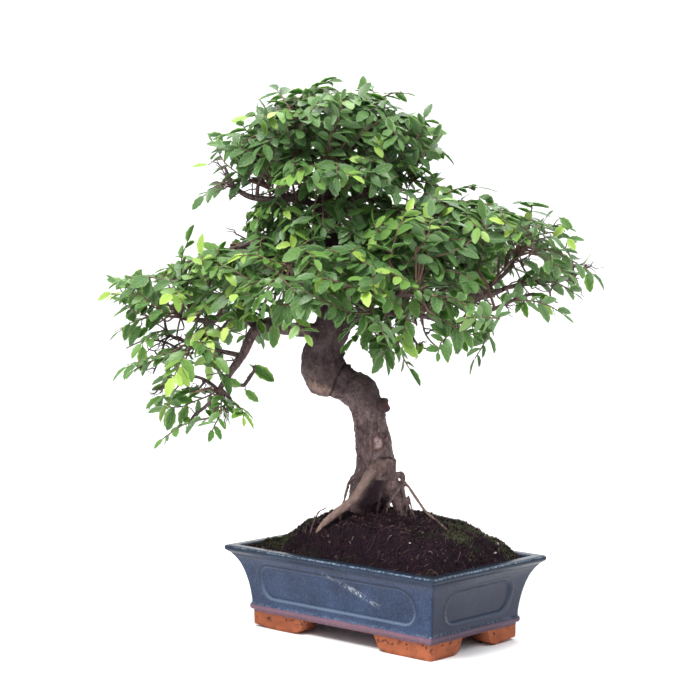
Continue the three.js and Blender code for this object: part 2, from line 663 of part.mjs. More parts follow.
// A thin blade of the outline, bent along the curve and drooping to both sides of it.
function bentBlade(outline, end, curve, face) {
  const scale = curve.getLength() / end;
  const sideways = sidewaysAlong(curve, face);
  const positions = [];
  for (const layer of [0.5, -0.5]) {
    for (const [x, y, height] of outline) {
      const along = THREE.MathUtils.clamp(x / end, 0, 1);
      const tangent = curve.getTangentAt(along);
      const across = sideways[Math.round(along * FRAME_STEPS)];
      const normal = new THREE.Vector3().crossVectors(tangent, across).normalize();
      const isLeaf = Math.abs(y) > STEM_HALF_WIDTH || x > end;
      const thickness = isLeaf ? BLADE_THICKNESS : STEM_THICKNESS;
      const place = curve.getPointAt(along)
        .addScaledVector(tangent, (x - along * end) * scale)
        .addScaledVector(across, y)
        .addScaledVector(normal, height - BLADE_DROOP * y * y + layer * thickness);
      positions.push(place.x, place.y, place.z);
    }
  }
  const count = outline.length;
  const index = [];
  for (const [a, b, c] of sprayFaces(outline, end)) {
    index.push(a, b, c, count + a, count + c, count + b);
  }
  for (let i = 0; i < count; i += 1) {
    const next = (i + 1) % count;
    index.push(i, count + i, next, next, count + i, count + next);
  }
  const geometry = new THREE.BufferGeometry();
  geometry.setAttribute('position', new THREE.Float32BufferAttribute(positions, 3));
  geometry.setIndex(index);
  return solidOf(geometry);
}

// A stem from its bud out to the target. Its leaves are spread evenly about the target,
// or start just past the bud where that is nearer, so that no stem doubles back.
function makeLeafyStem({ point, outward, base }, seed, { swing, roll, lift }) {
  const away = point.clone().sub(base);
  away.z *= STEM_CLIMB;
  away.normalize();
  const along = away.addScaledVector(outward, -CLOUD_HUG * away.dot(outward)).normalize()
    .applyAxisAngle(outward, swing);
  const face = outward.clone().applyAxisAngle(along, roll);
  const leafRun = (STEM_LEAVES - 1) * LEAF_STEP;
  const centre = point.clone().addScaledVector(outward, lift);
  const reach = centre.clone().sub(base).dot(along);
  const before = THREE.MathUtils.clamp(reach - SHORTEST_BARE_STEM, 0, leafRun / 2);
  const start = centre.clone().addScaledVector(along, -before).addScaledVector(outward, -START_SINK);
  const middle = centre.clone().addScaledVector(along, leafRun / 2 - before);
  const tip = centre.clone().addScaledVector(along, leafRun - before).addScaledVector(outward, -TIP_DROP);
  const elbow = start.clone().addScaledVector(along, -ELBOW_REACH);
  const knee = base.clone().lerp(elbow, KNEE_PLACE);
  knee.z += KNEE_RISE * base.distanceTo(elbow);
  const bends = base.distanceTo(elbow) > SHORTEST_BARE_STEM ? [knee, elbow] : [];
  const curve = new THREE.CatmullRomCurve3([base, ...bends, start, middle, tip]);
  const bare = Math.max(SHORTEST_BARE_STEM, curve.getLength() - leafRun);
  const { outline, end } = sprayOutline(bare, drawer(seed));
  return bentBlade(outline, end, curve, face);
}

function boxesMeet(a, b) {
  return [0, 1, 2].every((axis) => a.min[axis] < b.max[axis] && b.min[axis] < a.max[axis]);
}

function makeLeafyStems(fatWood) {
  const stems = [];
  const budTargets = withBuds([...cloudTargets(CLOUD_PITCH), ...fillerTargets()]);
  [...tipTargets(), ...budTargets].forEach((target, number) => {
    const isClear = (stem) => stems.every((other) => !boxesMeet(stem.boundingBox(), other.boundingBox())
      || stem.intersect(other).isEmpty());
    for (const bend of BENDS) {
      const whole = makeLeafyStem(target, number + 1, bend);
      const stem = largestPart(whole.subtract(fatWood));
      if (stem.volume() > KEPT_SHARE * whole.volume() && isClear(stem)) {
        stems.push(stem);
        return;
      }
    }
  });
  return stems;
}

// Assembly.

function meshOf(name, solid, look) {
  const mesh = new THREE.Mesh(geometryOf(solid), new THREE.MeshStandardMaterial(look));
  mesh.name = name;
  return mesh;
}

const bonsai = new THREE.Group();
const tree = new THREE.Group();
tree.rotation.z = TREE_TURN;

const wood = makeWood(0);
const fatWood = makeWood(GAP);
const turnMatrix = new THREE.Matrix4().makeRotationZ(TREE_TURN).toArray();

bonsai.add(meshOf('pot', makePot(), COLOURS.pot));
bonsai.add(meshOf('drain_net_left', makeNet(-DRAIN_SPACING / 2), COLOURS.net));
bonsai.add(meshOf('drain_net_right', makeNet(DRAIN_SPACING / 2), COLOURS.net));
bonsai.add(meshOf('soil', makeSoil(fatWood.transform(turnMatrix)), COLOURS.soil));
tree.add(meshOf('tree_wood', wood, COLOURS.wood));
makeLeafyStems(fatWood).forEach((stem, number) => {
  tree.add(meshOf(`leafy_stem_${String(number + 1).padStart(2, '0')}`, stem, COLOURS.leaf));
});
bonsai.add(tree);

// The origin is the bottom centre of the whole bonsai's box.
const part = new THREE.Group();
part.add(bonsai);
part.updateMatrixWorld(true);
const box = new THREE.Box3().setFromObject(part, true);
const centre = box.getCenter(new THREE.Vector3());
bonsai.position.set(-centre.x, -centre.y, -box.min.z);

export default part;
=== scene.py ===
"""A Chinese elm bonsai in its glazed pot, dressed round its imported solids.

The pot, the soil, the wood and the foliage are worked out here as finer surfaces that
stand in the places of their solids. The two drainage nets keep their solids.
Sizes are in millimetres until a mesh is made, and every mesh is in metres.
"""

import math

import bpy
import numpy as np
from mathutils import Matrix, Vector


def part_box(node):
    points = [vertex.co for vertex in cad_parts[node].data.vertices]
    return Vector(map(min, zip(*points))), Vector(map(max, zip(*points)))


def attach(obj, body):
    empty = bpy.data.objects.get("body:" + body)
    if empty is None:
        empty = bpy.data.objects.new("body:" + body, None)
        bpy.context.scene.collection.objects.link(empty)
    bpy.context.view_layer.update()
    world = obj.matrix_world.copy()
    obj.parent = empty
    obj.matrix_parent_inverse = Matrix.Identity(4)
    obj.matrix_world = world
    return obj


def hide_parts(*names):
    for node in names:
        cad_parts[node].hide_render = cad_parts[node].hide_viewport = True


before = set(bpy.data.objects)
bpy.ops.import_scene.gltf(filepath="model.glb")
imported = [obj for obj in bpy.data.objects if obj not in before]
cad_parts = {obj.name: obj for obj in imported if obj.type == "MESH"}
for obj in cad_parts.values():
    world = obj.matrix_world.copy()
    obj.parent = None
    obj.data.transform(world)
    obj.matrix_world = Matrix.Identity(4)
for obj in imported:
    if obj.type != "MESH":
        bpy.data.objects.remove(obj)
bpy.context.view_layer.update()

# The pot: one piece of stoneware, pressed in a mould, with a flared wall, a thick lip,
# a sunk panel on each side and a foot at each corner. Its wall is glazed slate blue,
# the glaze breaks to mauve above the feet, and the feet are bare red clay.
MM = 0.001
POT_LOW = np.array(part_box("pot")[0]) / MM
POT_HIGH = np.array(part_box("pot")[1]) / MM
POT_CENTRE = (POT_LOW + POT_HIGH) / 2 * np.array([1, 1, 0])
HALF_LENGTH, HALF_WIDTH = ((POT_HIGH - POT_LOW) / 2)[:2]
POT_CORNER = 2.5
UNDERSIDE = 15
POT_FLOOR = 23
FOOT_INSET = 20.3
FOOT_WIDTH = 20
# The wall from the foot up to the lip, over it and down inside: inset from the rim, height.
WALL_PROFILE = [
    (20.9, 0), (20.3, 0.7), (20.1, 8), (19.9, 15.4), (19.3, 16.6), (17.8, 17.5), (17.2, 19.2),
    (17.5, 21.4), (18.5, 23.2), (18.6, 26), (18, 32), (16.4, 42), (14, 52), (10.9, 61), (7.6, 67),
    (5.2, 70.2), (4.4, 71.4), (2.6, 72.8), (0.6, 74.4), (0, 76), (0.2, 77.8), (1.2, 78.8), (3, 79),
    (8.6, 79), (10.4, 78.6), (11, 77.2), (11.6, 74), (13, 71), (19, 57), (24.5, 38), (26.5, POT_FLOOR),
]
PANEL_MIDDLE = 45.5
PANEL_HALF_HEIGHT = 15.5
PANEL_END_RADIUS = 14
PANEL_SINK = 2.2
LONG_PANEL_HALF = 95.2
SHORT_PANEL_HALF = 45.8
# Half of the gap between two feet: distance from the middle, height.
LONG_FOOT_GAP = [(60, -1), (58, 0.8), (52.5, 2), (49, 4), (47, 7.5), (45.6, 11), (43.4, 14.8)]
SHORT_FOOT_GAP = [(30.5, -1), (29, 0.8), (25, 2), (22.4, 4), (20.8, 7.5), (19.8, 11), (18, 14.8)]
# Feet whose outer ends are worn away underneath: corner's sides, depth of the wear.
WORN_FEET = [(-1, -1, 2.4), (1, 1, 2.8)]
WEAR_REACH = 34
DRAIN_RADIUS = 8
DRAIN_OFFSET = 55
DRAIN_SIDES = 28
# How far each cut starts and ends outside the clay.
CUT_PAST = 2
# The wall's surface has this many steps between the profile's points in the spans that
# the panel lies on, and a third of them elsewhere.
WALL_STEPS = 9
PANEL_SPANS = (9, 14)


def smooth_path(points, steps):
    """Catmull-Rom curve through the points: each span is a cubic whose end slopes are
    half of the chord between the points on either side of its end."""
    points = np.asarray(points, float)
    padded = np.concatenate([[2 * points[0] - points[1]], points, [2 * points[-1] - points[-2]]])
    place = np.linspace(0, len(points) - 1, steps * (len(points) - 1) + 1)
    span = np.minimum(place.astype(int), len(points) - 2)
    t = (place - span).reshape([-1] + [1] * (points.ndim - 1))
    before, start, end, after = (padded[span + k] for k in range(4))
    return 0.5 * (
        2 * start + (end - before) * t + (2 * before - 5 * start + 4 * end - after) * t**2
        + (3 * start - before - 3 * end + after) * t**3
    )


def smooth_step(low, high, value):
    """Rises from 0 at low to 1 at high as 3t^2 - 2t^3, where t is the share of the way."""
    t = np.clip((value - low) / (high - low), 0, 1)
    return t * t * (3 - 2 * t)


def band_faces(rows, columns):
    """Quads between neighbouring rows of points, with the last column joined to the first."""
    row, column = np.meshgrid(np.arange(rows - 1), np.arange(columns), indexing="ij")
    beside = (column + 1) % columns
    corners = [row * columns + column, row * columns + beside,
               (row + 1) * columns + beside, (row + 1) * columns + column]
    return np.stack(corners, -1).reshape(-1, 4)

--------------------

§ Problem details: Set down, exactly and alone, the run of lines from the line that has "whole bonsai's box." to the line that has "if empty is".

§ Output:
// The origin is the bottom centre of the whole bonsai's box.
const part = new THREE.Group();
part.add(bonsai);
part.updateMatrixWorld(true);
const box = new THREE.Box3().setFromObject(part, true);
const centre = box.getCenter(new THREE.Vector3());
bonsai.position.set(-centre.x, -centre.y, -box.min.z);

export default part;
=== scene.py ===
"""A Chinese elm bonsai in its glazed pot, dressed round its imported solids.

The pot, the soil, the wood and the foliage are worked out here as finer surfaces that
stand in the places of their solids. The two drainage nets keep their solids.
Sizes are in millimetres until a mesh is made, and every mesh is in metres.
"""

import math

import bpy
import numpy as np
from mathutils import Matrix, Vector


def part_box(node):
    points = [vertex.co for vertex in cad_parts[node].data.vertices]
    return Vector(map(min, zip(*points))), Vector(map(max, zip(*points)))


def attach(obj, body):
    empty = bpy.data.objects.get("body:" + body)
    if empty is None:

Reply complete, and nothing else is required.